£70m pot will help boroughs fund infrastructure needed to build 30,000 homes a year

New “opportunity boroughs” could take on a significant amount of the strain as London attempts to up its annual homebuilding target from 23,000 to 30,000.

The boroughs, which will share in an ODPM £70m pot to improve infrastructure, were last week revealed to be Barnet, Brent, Islington and Barking & Dagenham. They will use the money on projects designed to facilitate and support major new housebuilding, and additional opportunity boroughs could join the process later this year.

Although the Government Office for London was remaining tight-lipped about the amount of new homes it wants the opportunity boroughs to build, Barnet alone says it wants to nearly double its current London Plan target from 17,500 by 2016 to 34,000.

Brian Reynolds, deputy chief executive at Barnet council, said it wants to spend its share of the money on highway improvements and transport links. The changes in infrastructure would allow it to increase housing in Colindale from 1800 to 3300 homes.

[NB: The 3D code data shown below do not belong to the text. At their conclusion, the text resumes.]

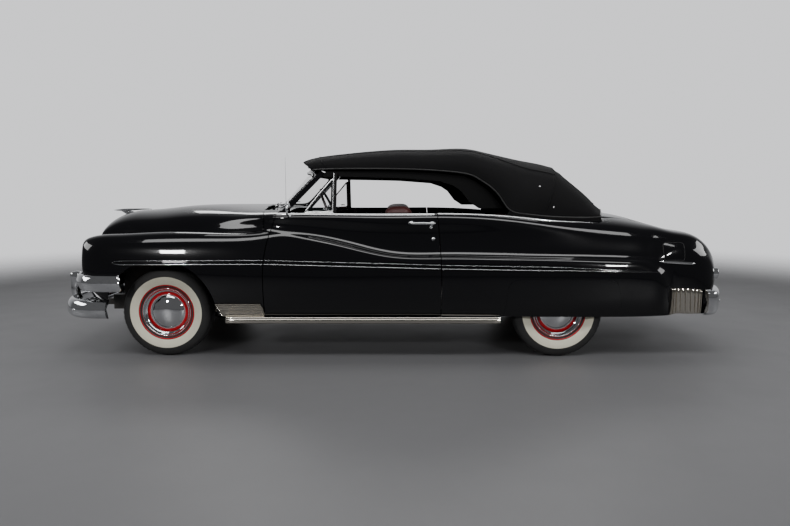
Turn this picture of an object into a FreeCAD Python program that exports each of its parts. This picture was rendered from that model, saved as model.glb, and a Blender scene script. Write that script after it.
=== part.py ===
# A 1950s convertible car with its top up, real size, in millimetres.
# +X is forward, +Y is the car's left and +Z is up; the origin is on the ground below the middle.
import FreeCAD, Part
import Sketcher
import bisect
import math
import os
import re

from FreeCAD import Rotation, Vector

doc = FreeCAD.newDocument("Convertible")
sheet = doc.addObject("Spreadsheet::Sheet", "dims")

# Driving sizes
SIZES = {
    # wheels and where they stand
    "wheelbase": 2997,
    "front_axle": 1763.5,
    "front_track_half": 743,
    "rear_track_half": 762,
    "tyre_radius": 340,
    "tyre_width": 180,
    "tread_width": 132,
    "sidewall_radius": 262,
    "bead_radius": 190,
    "bead_width": 136,
    "rim_flange_radius": 208,
    "rim_well_radius": 178,
    "rim_wall": 7,
    "disc_radius": 160,
    "cap_radius": 133,
    "cap_rise": 30,
    "disc_out": 42,
    "drum_radius": 140,
    "drum_depth": 54,
    "drum_wall": 12,
    "hub_radius": 42,
    "spindle_radius": 20,
    "running_gap": 0.05,
    "seat_gap": 0.3,
    "move_gap": 6,
    # kingpins and the front end
    "kingpin_in": 118,
    "kingpin_radius": 16,
    "kingpin_half": 92,
    "arm_thick": 26,
    "arm_half": 34,
    "arm_root": 300,
    "spring_radius": 58,
    "spring_in": 238,
    # frame
    "rail_in": 370,
    "rail_width": 76,
    "rail_low": 222,
    "rail_depth": 118,
    "frame_front": 2330,
    "frame_rear": -2390,
    "kick_height": 232,
    "kick_start": -760,
    "kick_top_front": -960,
    "kick_top_rear": -1560,
    "kick_end": -1780,
    "rear_rail_low": 372,
    "front_rail_low": 300,
    "front_kick_start": 1180,
    "front_kick_end": 1420,
    # floor and sills
    "floor_low": 345,
    "floor_thick": 14,
    "floor_front": 940,
    "floor_seat": 359.3,
    "floor_high_toe": 590,
    "rear_pan_low": 590,
    "rear_pan_front": -640,
    "rear_floor_half": 655,
    "housing_radius": 375,
    "housing_deep": 240,
    "trunk_rear": -2395,
    "sill_in": 720,
    "sill_out": 905,
    "sill_low": 285,
    "sill_high": 318,
    "sill_rear": -790,
    # body skin
    "body_half": 972,
    "skin_wall": 9,
    "quarter_wall": 24,
    "door_thick": 172,
    "hood_wall": 9,
    "lid_wall": 12,
    "door_front": 987,
    "door_rear": -333,
    "door_lip": 5,
    "door_recess": 8,
    "door_hinge_x": 1047,
    "door_hinge_y": 932,
    "door_hinge_low": 520,
    "door_hinge_high": 750,
    "door_pin_radius": 5,
    "door_eye_radius": 11,
    "door_eye_half": 18,
    "hood_rear": 1060,
    "hood_hinge_x": 985,
    "hood_hinge_y": 488,
    "hood_hinge_z": 1125,
    "lid_hinge_x": -1843,
    "lid_hinge_y": 400,
    "lid_hinge_z": 1069,
    "lug_radius": 8,
    "lug_pin": 4,
    "belt_high": 1102,
    "arch_radius": 418,
    "skirt_front": -834,
    "skirt_rear": -1672,
    "wheelhouse_front": -760,
    "tail_lamp_radius": 44,
    "deck_front": -1490,
    "lid_front": -1846,
    "lid_low": 566,
    # cowl, windscreen and top
    "cowl_drop": 26,
    "cowl_wall": 20,
    "firewall_x": 1010,
    "firewall_thick": 12,
    "screen_base_x": 1016,
    "screen_base_z": 1122,
    "screen_top_x": 738,
    "screen_top_z": 1448,
    "screen_side_base_x": 891,
    "screen_side_base_z": 1104,
    "screen_side_top_x": 583,
    "screen_side_top_z": 1425,
    "screen_base_half": 741,
    "screen_top_half": 662,
    "screen_frame": 40,
    "glass_thick": 6,
    "top_wall": 12,
    # inside
    "dash_half": 699.7,
    "dash_rear": 720,
    "dash_front": 950,
    "dash_high": 1080,
    "dash_low": 870,
    "wheel_ring_radius": 222,
    "wheel_ring_wire": 12,
    "wheel_at_x": 522,
    "wheel_at_y": 380,
    "wheel_at_z": 1072,
    "column_radius": 19,
    "column_length": 415,
    "column_slope": 25,
    "seat_half": 655,
    "front_seat_x": 90,
    "rear_seat_x": -760,
    "rear_seat_half": 600,
    # bumpers
    "bumper_front": 2610.5,
    "bumper_rear": -2626.5,
    "bumper_low": 300,
    "bumper_high": 424,
    "plate_spacing": 177.8,
    "plate_hole_radius": 3.5,
}
for row, (alias, amount) in enumerate(SIZES.items(), start=1):
    sheet.set(f"A{row}", alias)
    sheet.set(f"B{row}", str(amount))
    sheet.setAlias(f"B{row}", alias)
doc.recompute()


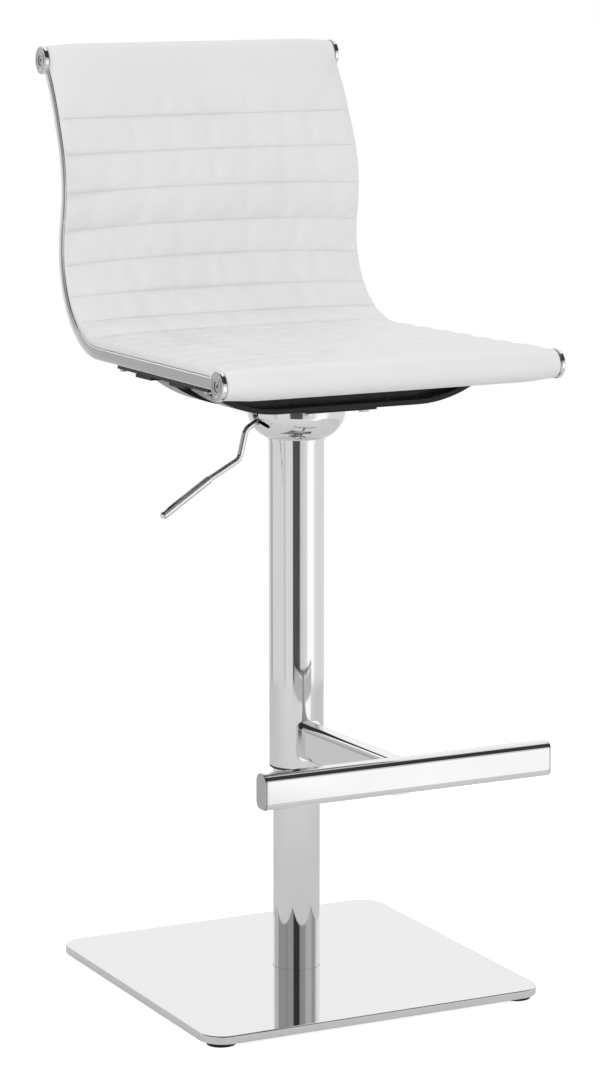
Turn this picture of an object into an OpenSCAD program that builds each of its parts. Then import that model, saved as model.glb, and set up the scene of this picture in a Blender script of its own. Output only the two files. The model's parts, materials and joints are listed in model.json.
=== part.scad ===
// Adjustable swivel stool: square base, gas-lift column, T-shaped footrest and a ribbed sling seat.
// Millimetres. The origin is on the floor on the column's axis; +Z is up and the sitter faces -Y.
// The stool is drawn fully raised.

/* [Base] */
// Width of the square base
base_w = 468; // [440:1:480]
// Corner radius of the base
base_corner_r = 32; // [20:1:45]
// Height of the base's top face above the floor
base_top_z = 16.5; // [15:0.5:18]
// Height of the rubber feet
foot_h = 5.5; // [4:0.5:6]
// Radius of a rubber foot
foot_r = 18; // [14:1:20]

/* [Column] */
// Outer radius of the fixed lower tube
lower_r = 30.15; // [29.5:0.05:30.5]
// Outer radius of the sliding upper tube
upper_r = 35; // [34.5:0.5:36]
// Height of the lower tube's top end
lower_top_z = 468; // [440:1:480]
// Height of the upper tube's lower end, bushing included
upper_bottom_z = 280; // [270:1:290]
// Height at which the bell meets the upper tube
bell_bottom_z = 702; // [700:1:704]

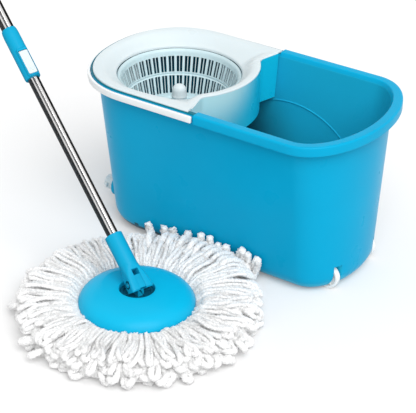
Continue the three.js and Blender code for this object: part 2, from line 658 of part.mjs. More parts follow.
function addHandle(parent) {
  const handle = new THREE.Group();
  handle.position.set(MOP.x, MOP.y, PIVOT.z);
  const alongPin = new THREE.Vector3(...polar(1, PIVOT.azimuth), 0);
  const lean = new THREE.Quaternion().setFromAxisAngle(alongPin, THREE.MathUtils.degToRad(-PIVOT.lean));
  const face = new THREE.Quaternion().setFromAxisAngle(
    new THREE.Vector3(0, 0, 1),
    THREE.MathUtils.degToRad(PIVOT.azimuth - 90),
  );
  handle.quaternion.copy(lean.multiply(face));
  parent.add(handle);
  place('swivel_pin', alongY(cylinder(2.8, -13.6, 13.6, 16)), steel(), handle);
  place('fork_socket', forkSocket(), headBlue(), handle);
  const lowerTube = pipe(LOWER_TUBE.radius, LOWER_TUBE.bore, LOWER_TUBE.from, LOWER_TUBE.to);
  place('lower_tube', cut(lowerTube, socketScrewHole(2.1)), steel(), handle);
  const screwHead = alongX(screw(1.8, 3.4, -12.9, -5.5, -14.6)).translate([0, 0, 58]);
  place('socket_screw', screwHead, steel(), handle);
  addDrive(handle);
  addLock(addGroup(handle, SLEEVE.leverAzimuth));
  const upperTube = pipe(UPPER_TUBE.radius, UPPER_TUBE.bore, UPPER_TUBE.from, UPPER_TUBE.to);
  place('upper_tube', cut(upperTube, anchorPin(1.8, 20)), steel(), handle);
  place('anchor_pin', anchorPin(1.4, 9), steel(), handle);
  place('top_grip', topGrip(), headBlue(), handle);
  place('end_cap', endCap(), headBlue(), handle);
}

const group = new THREE.Group();
addBucket(group);
addDrain(group);
addSpinner(group);
addHead(group);
addHandle(group);
export default group;
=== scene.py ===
# %% [markdown]
# # A spin mop and its bucket
# A spin mop is two things: a tub of moulded polypropylene with a spin-dry basket over one end, and a round
# microfibre mop on a jointed handle of polished tube. The CAD frame holds every piece's place and joints.
# Here each piece gets the fine surface and finish of the real one, built in mesh code from a few dimensions.

# %% Load the frame
import math
from collections import namedtuple

import bmesh
import bpy
import numpy as np
from mathutils import Matrix, Quaternion, Vector


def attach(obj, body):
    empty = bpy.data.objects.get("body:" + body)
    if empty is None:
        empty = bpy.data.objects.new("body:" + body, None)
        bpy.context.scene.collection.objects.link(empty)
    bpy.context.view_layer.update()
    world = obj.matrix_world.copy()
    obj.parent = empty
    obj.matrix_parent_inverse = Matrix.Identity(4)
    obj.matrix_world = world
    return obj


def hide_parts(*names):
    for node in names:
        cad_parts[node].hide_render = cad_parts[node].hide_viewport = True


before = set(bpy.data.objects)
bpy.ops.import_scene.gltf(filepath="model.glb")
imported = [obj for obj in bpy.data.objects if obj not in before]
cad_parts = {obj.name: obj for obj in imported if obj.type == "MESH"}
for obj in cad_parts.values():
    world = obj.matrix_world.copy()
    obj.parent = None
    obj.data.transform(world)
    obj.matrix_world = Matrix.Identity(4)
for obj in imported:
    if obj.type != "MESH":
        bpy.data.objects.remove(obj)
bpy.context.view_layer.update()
MM = 0.001

# %% [markdown]
# ## The view
# The camera stands well back with a long lens, so the tub's sides stay nearly parallel. It looks down at
# about thirty degrees, from in front of the wheels' end.

# %% Camera
AZIMUTH, ELEVATION, ROLL = (math.radians(angle) for angle in (33.078, 29.622, 1.150))
camera_data = bpy.data.cameras.new("camera")
camera_data.lens = 143.48
camera_data.sensor_width = 36
camera_data.clip_end = 50
camera = bpy.data.objects.new("camera", camera_data)
bpy.context.collection.objects.link(camera)
towards_camera = Vector((
    math.sin(AZIMUTH) * math.cos(ELEVATION),
    -math.cos(AZIMUTH) * math.cos(ELEVATION),
    math.sin(ELEVATION),
))
camera.rotation_mode = "QUATERNION"
camera.rotation_quaternion = (-towards_camera).to_track_quat("-Z", "Y") @ Quaternion((0, 0, 1), ROLL)
camera.location = (1.12838, -1.81350, 1.25799)
bpy.context.scene.camera = camera
bpy.context.scene.view_settings.view_transform = "Standard"
print("camera", round(camera.location.length, 2), "m from the tub")


# %% [markdown]
# ## Helpers for meshes
# Almost every piece here is either turned on a lathe or lofted: rows of points with quads between them.
# Rows of points keep each dimension in plain sight, and a fillet on the section's corners gives the moulded
# edge that catches the light, which a bevel modifier would only guess at.

# %% Rows of points into a mesh
def new_object(name, vertices, faces):
    """A mesh object from points in millimetres, with doubled points merged."""
    mesh = bpy.data.meshes.new(name)
    mesh.from_pydata((np.asarray(vertices, float) * MM).tolist(), [], faces)
    build = bmesh.new()
    build.from_mesh(mesh)
    bmesh.ops.remove_doubles(build, verts=build.verts, dist=1e-6)
    bmesh.ops.recalc_face_normals(build, faces=build.faces)
    build.to_mesh(mesh)
    build.free()
    obj = bpy.data.objects.new(name, mesh)
    bpy.context.collection.objects.link(obj)
    return obj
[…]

Under the London Plan the capital has to build 23,000 new homes a year until 2016. Speaking last Wednesday at the launch of the London Housing Delivery Plan Neale Coleman, the London mayor’s policy adviser, revealed that the initial response of the Greater London Authority’s housing capacity study, due out this summer, indicated that an “aspirational” target of 30,000 new homes was achievable.

However, senior figures from some London boroughs warned that spending commitments well beyond those set out for the opportunity boroughs would be needed for this to happen.

A spokesman for Wandsworth council said: “When the London Plan was launched we warned the mayor that building on this scale puts enormous stress on infrastructure.

“The proposed Clapham Junction to East London overground line is not happening. The [proposed] Tube link to Clapham Junction is not happening. How much more can the infrastructure take?”

Pierre Williams, director of communications for the House Builders Federation, also urged a rethink. He said: “It is a question of sorting out the viability of Section 106 demands for affordable housing targets and the planning system granting enough applications. Let’s just see if it happens.”